Der Karrierehöhepunkt: Nach fünf Jahren Training bot ein großes Label den „Shades of You“einen Plattenvertrag an. „Wir sollten in Amerika das Album aufnehmen und ein Video drehen“, erzählt Marta. Doch dazu hätten alle vier die Schule abbrechen müssen. Für Marta kein Problem, sie war schon 18, sowieso in der 10. Klasse sitzen geblieben. Ihre Eltern fanden gut, dass ihre Tochter Popstar werden will. Anders die Mutter der Jüngsten in der Gruppe. Sie war 17, und sollte weiter zur Schule gehen. Das war das Ende.

Fragt man Martas Entdecker Chazz nach dem Ende der Band, erinnert er sich an Streitereien der Mädchen: „Marta war eine nette Dame, aber sie war sehr zickig“. Die Geschichte mit dem nötigen Schulabbruch kennt er nicht. „Es ging eher darum, dass Marta und ihre Schwester die Stars sein wollten, etwa immer am tollsten auf Fotos aussehen wollten.“ Egal, weshalb. Aber: Alles fiel auseinander, kurz bevor es wirklich begann. „Das war schlimm für uns“, sagt Marta. Andererseits waren da all diese Dinge, die Marta nicht vermisst. Das dauerhafte Gefühl, eine Marionette zu sein, zum Beispiel. „Wir mussten wie die Hostessen ständig mit einem aufgesetzten Krampflächeln herumlaufen.“ Jetzt kommt Marta so richtig in Fahrt. „Wenn ich mal müde oder nicht so gut gelaunt war, hieß es immer gleich: Die ist eingebildet. Und ich wurde nicht wieder gebucht. Wir waren nichts anderes als Produkte.“ Wenn sie erzählt, wundert man sich, wie spät ihr solche Gedanken kamen. Auf Veranstaltungen kam sie sich vor wie ein „liebreizendes Püppchen“, das wichtige Männer umgarnen sollte – zum Beispiel um einen Tourbus zu bekommen. Immer wieder hätte es sexistische Anspielungen gegeben, dabei waren die Mädchen erst 14, 15 Jahre alt. Fragt man in ihrer ehemaligen Agentur, ob diese Vorwürfe stimmen, heißt es: nun, es könnte sein, dass sich Marta so gefühlt hat, aber niemals wäre sie dazu angeleitet worden. Inzwischen hat Marta Abitur gemacht und studiert an der Hamburger Uni Musikwissenschaft. Doch sie vermisst die Bühne. „Ich bin immer irgendwo aufgetreten, seit ich sechs war.“ Vor der „Shades of You“-Zeit hat sie in Kinder-Musicals mitgespielt.
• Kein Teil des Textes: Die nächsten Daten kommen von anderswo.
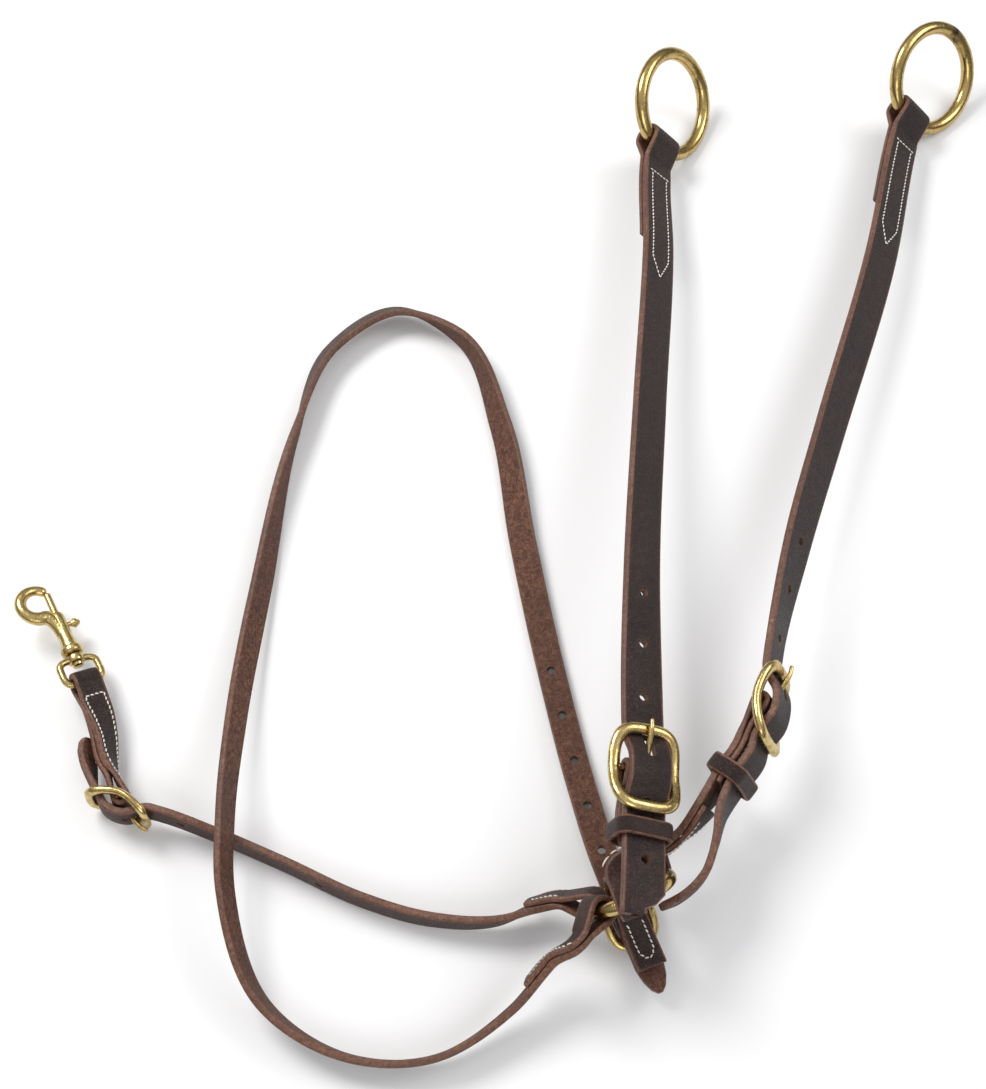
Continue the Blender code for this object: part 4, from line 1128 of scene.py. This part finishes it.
def makeTab():
    spot = chestBuckle
    eye = Vector(snapEye["centre"]) - snapUp * snapEye["low"]
    buckleFold = Fold(spot.place, -spot.u * 0.75 - spot.n * 0.66, -spot.v, spot.size["bar"] + 0.4,
                      leather["narrowWidth"], 30.0)
    eyeFold = Fold(eye, -snapUp, -snapSide, snapEye["wire"] + 1.55, leather["narrowWidth"], 30.0)
    lay = [(-168.8, -109.5, 12.8, -70), (-171.2, -98.5, 13.4, -54)]
    cols = layRoute(lay, start=buckleFold, end=eyeFold)
    bend = nearestAlong(cols, spot.at(spot.size["bar"] + 1.5, 0))
    makeStrap("snap_tab_leather", cols, oiledGrain, "snap_tab",
              slots=[(bend, 25.0, 2 * spot.size["pin"] + 1.7)])
    long = lengthOf(cols)
    low, high = 30 + 14 + 3, long - 30 - 19 - 2
    box = [(low, -4.3), (high, -4.3), (high, 4.3), (low, 4.3), (low, -4.3)]
    rows = [box] + pairedRows(4, 16, 4.3) + pairedRows(long - 16, long - 4, 4.3)
    makeStitching("tab_stitching", cols, rows, 39)


makeChest()
makeTab()
print("chest strap and snap tab laid")

# bolt snap


def snapAt(along, side, front=0.0):
    base = Vector(snapEye["centre"]) + snapUp * snapEye["high"]
    return base + (snapUp * along + snapSide * side + snapFront * front) * snapScale


def turnedPiece(name, profile, body, material, node=(), sides=40):
    # round about the snap's axis; profile rows are (along, radius), eased between rows
    rows = []
    for (a, r), (b, s) in zip(profile, profile[1:]):
        for t in np.linspace(0, 1, 4, endpoint=False):
            rows.append((a + (b - a) * t, r + (s - r) * t))
    rows.append(profile[-1])
    bm = bmesh.new()
    loops = []
    for along, radius in rows:
        loops.append([bm.verts.new(toMetres(snapAt(along, radius * math.cos(a), radius * math.sin(a))))
                      for a in np.linspace(0, 2 * math.pi, sides, endpoint=False)])
    joinLoops(bm, loops)
    capEnds(bm, loops)
    bmesh.ops.recalc_face_normals(bm, faces=bm.faces)
    piece = finishPiece(name, bm, [material], body, node)
    piece.data.set_sharp_from_angle(angle=math.radians(38))
    return piece


def makeSnap():
    eye = snapEye
    places = []
    for angle in np.radians(np.linspace(-90, 270, 96, endpoint=False)):
        reach = eye["high"] if math.sin(angle) > 0 else eye["low"]
        side = math.copysign(abs(math.cos(angle)) ** 0.5, math.cos(angle)) * eye["wide"]
        along = math.copysign(abs(math.sin(angle)) ** 0.5, math.sin(angle)) * reach
        places.append(Vector(eye["centre"]) + snapUp * along + snapSide * side)
    sweepRod("snap_eye_loop", evenLoop(places, 96), eye["wire"], castBrass, "snap_eye", closed=True,
             node=["snap_eye"])
    boss = [(-1.7, 1.8), (-1.7, 2.5), (-1.3, 3.1), (-0.4, 3.3), (0.8, 3.3), (1.5, 3.1), (1.9, 2.6),
            (1.9, 1.8)]
    turnedPiece("snap_eye_boss", boss, "snap_eye", castBrass)
    # swivel stem, collar, waist and barrel, then the neck that runs into the hook
    barrel = [(-3.2, 1.3), (-2.9, 2.1), (-2.1, 2.35), (-2.05, 1.5), (2.15, 1.5), (2.2, 3.5), (2.6, 4.05),
              (3.3, 4.3), (4.6, 4.3), (5.2, 3.9), (5.6, 3.3), (8.0, 3.0), (12.0, 2.75), (17.5, 2.75),
              (19.5, 2.6), (20.6, 2.3), (21.0, 1.9)]
    turnedPiece("snap_barrel", barrel, "snap_body", castBrass, ["snap_body"])
    hook = []
    for degrees in np.arange(52, 281, 5.0):
        angle = math.radians(degrees)
        hook.append((27.0 + 6.3 * math.sin(angle), -5.2 + 6.3 * math.cos(angle)))
    hook += [(18.6, -2.2), (15.5, -0.9), (11.5, -0.3)]
    line = smoothRoute([[a, s, 0, 0] for a, s in hook], step=0.5)[:, :2]
    share = np.linspace(0, 1, len(line))
    radius = 1.95 + 0.35 * blendOver(0.05, 0.4, share) + 0.45 * blendOver(0.5, 0.85, share)
    sweepRod("snap_hook", [snapAt(a, s) for a, s in line], radius * snapScale, castBrass, "snap_body",
             squash=(snapFront, 0.94), sides=24)
    turnedPiece("snap_bolt_rod", [(12.0, 1.0), (12.3, 1.45), (29.8, 1.45), (30.2, 1.3), (30.4, 1.0)],
                "snap_bolt", castBrass, ["snap_bolt"], sides=24)
    sweepRod("snap_bolt_stem", [snapAt(15.4, s) for s in np.linspace(0, 5.2, 8)], 0.95 * snapScale,
             castBrass, "snap_bolt")
    sweepRod("snap_bolt_knob", [snapAt(15.4, s) for s in (4.7, 5.0, 5.5, 6.1, 6.5)],
             np.array([1.4, 1.75, 1.85, 1.75, 1.3]) * snapScale, castBrass, "snap_bolt")
    coil = [snapAt(5.6 + 5.9 * t, 1.05 * math.cos(31.416 * t), 1.05 * math.sin(31.416 * t))
            for t in np.linspace(0, 1, 160)]
    sweepRod("snap_spring_coil", coil, 0.28 * snapScale, springSteel, "snap_body", node=["snap_spring"],
             sides=8)


makeSnap()
print("bolt snap made")

# table, light and camera
stage = {"size": 6.0, "far": 0.85, "tilt": 65, "lens": 1800 / 986 * 36}


def plainMaterial(name, colour, rough):
    material = bpy.data.materials.new(name)
    material.use_nodes = True
    shader = material.node_tree.nodes["Principled BSDF"]
    shader.inputs["Base Color"].default_value = (*colour, 1)
    shader.inputs["Roughness"].default_value = rough
    return material


bpy.ops.mesh.primitive_plane_add(size=stage["size"])
table = bpy.context.object
table.name = "pale_table"
table.data.materials.append(plainMaterial("paleTable", (0.86, 0.86, 0.87), 0.6))


def areaLight(name, place, target, size, power, colour=(1, 1, 1)):
    data = bpy.data.lights.new(name, "AREA")
    data.shape, data.size, data.energy, data.color = "DISK", size, power, colour
    lamp = bpy.data.objects.new(name, data)
    bpy.context.scene.collection.objects.link(lamp)
    lamp.location = place
    lamp.rotation_euler = (Vector(target) - Vector(place)).to_track_quat("-Z", "Y").to_euler()
    return lamp


areaLight("keyLight", (-0.75, 0.55, 1.15), (0, 0, 0), 0.7, 15, (1.0, 0.985, 0.96))
areaLight("fillLight", (1.1, 0.35, 1.0), (0, 0, 0), 0.9, 7, (0.96, 0.98, 1.0))
areaLight("frontLight", (0.1, -1.3, 0.9), (0, 0, 0), 1.0, 5.0)

world = bpy.data.worlds.new("studio")
bpy.context.scene.world = world
world.use_nodes = True
tree = world.node_tree
background = tree.nodes["Background"]
background.inputs["Strength"].default_value = 0.66
sky = tree.nodes.new("ShaderNodeTexCoord")
height = tree.nodes.new("ShaderNodeSeparateXYZ")
tree.links.new(sky.outputs["Generated"], height.inputs[0])
shade = rampNode(tree, height.outputs[2],
                 [(0.0, (0.16, 0.155, 0.15)), (0.3, (0.34, 0.34, 0.34)), (0.75, (1, 1, 1))])
tree.links.new(shade, background.inputs["Color"])

camera = bpy.data.objects.new("camera", bpy.data.cameras.new("camera"))
bpy.context.scene.collection.objects.link(camera)
tilt = math.radians(stage["tilt"])
ahead = Vector((0, math.cos(tilt), -math.sin(tilt)))
up = Vector((0, math.sin(tilt), math.cos(tilt)))
camera.location = toFrame - ahead * stage["far"]
camera.rotation_euler = Matrix((Vector((1, 0, 0)), up, -ahead)).transposed().to_euler()
camera.data.sensor_fit, camera.data.sensor_width, camera.data.lens = "HORIZONTAL", 36, stage["lens"]
bpy.context.scene.camera = camera
bpy.context.scene.view_settings.view_transform = "Standard"

print("table, light and camera set")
Deshalb bewirbt sie sich jetzt an der Universität der Künste in Berlin für den Diplom-Studiengang Musical-Show.

Das Auto hält in Berlin Mitte. Marta holt ihre Tasche aus dem Kofferraum. Sie will sich hier eine Wohnung suchen. Ihr Selbstbewusstsein hat scheinbar nicht gelitten. Zweifel, dass es mit der Aufnahmeprüfung für den Musicalstudiengang nicht klappt, hat sie nicht. Sie trainiert viel. Und zur Not kann sie es mit einem liebreizenden Lächeln versuchen.